For the uninitiated, Matt is just a guy. Back in 2003, he was travelling the world after leaving a rather boring job when a friend told him to “do that stupid dance of yours.” So he did. And he did it again. And again. And on a whim, his girlfriend set it to “Sweet Lullaby” by Deep Forest. And managed to turn a guy goofing off on camera into a bit of a celebrity. The dance is kinda dumb, but the scenery, from all over the world, is gorgeous. And the song, which uses the last recording of a now dead Fijian language, made it truly global. For the most part, people around him either ignored him or gave him a few funny looks. He put it on YouTube in 2005. It got more than 2 million views.
Stride Gum thought it was cool. So they gave him some money to do it again in 2006. Travelling again around the world, but now people started to notice. A few join just for the fun if they’re around. From Antarctica to Area 51, he was dancing to “Sweet Lullaby.” Again, very cool and it made people smile. And at last count, has 17 million views.
Now it’s 2008. Stride Gum is still paying for the airfare. But he does something a little different. The music is now “Praan,” based on an Hindu poem and sung by a 16 year old Bangladeshi-American girl in Minnesota. Praan, by the way, means dance. And he invited a few more people. Like the whole world. People run in cheering to join him in Chicago, London, Madrid, Sydney, Singapore, Tokyo, Soweto, everywhere. The world joins him, laughing as they look riduculous and enjoy a shared moment with people litterally on the other side of the planet. It is now at 42 million views.
  

And it’s still the same guy. Stride only paid for airfare. He does this because he enjoys it. And he’s used the fame to help bring education to areas where funds for it are lacking.

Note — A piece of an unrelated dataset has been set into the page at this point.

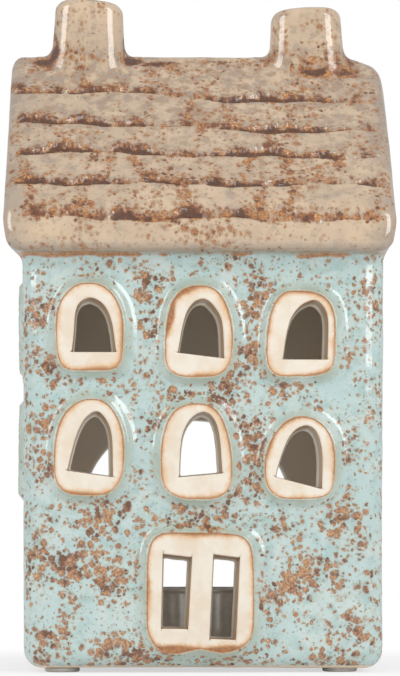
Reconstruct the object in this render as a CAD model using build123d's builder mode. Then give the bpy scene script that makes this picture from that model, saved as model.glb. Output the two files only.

It’s silly. It makes no sense. But there is something hopeful in it. People have a look of pure joy as they join in. The roar as at least 300 people join in Madrid. The striking similarity of the setting and dancing between New York City and Tokyo. Laughter that sounds identical in Kyrgyztan, the Philipines, Bhutan and Buenos Aires. And a new video is coming out after four years. There’s just something about watching the world dance together.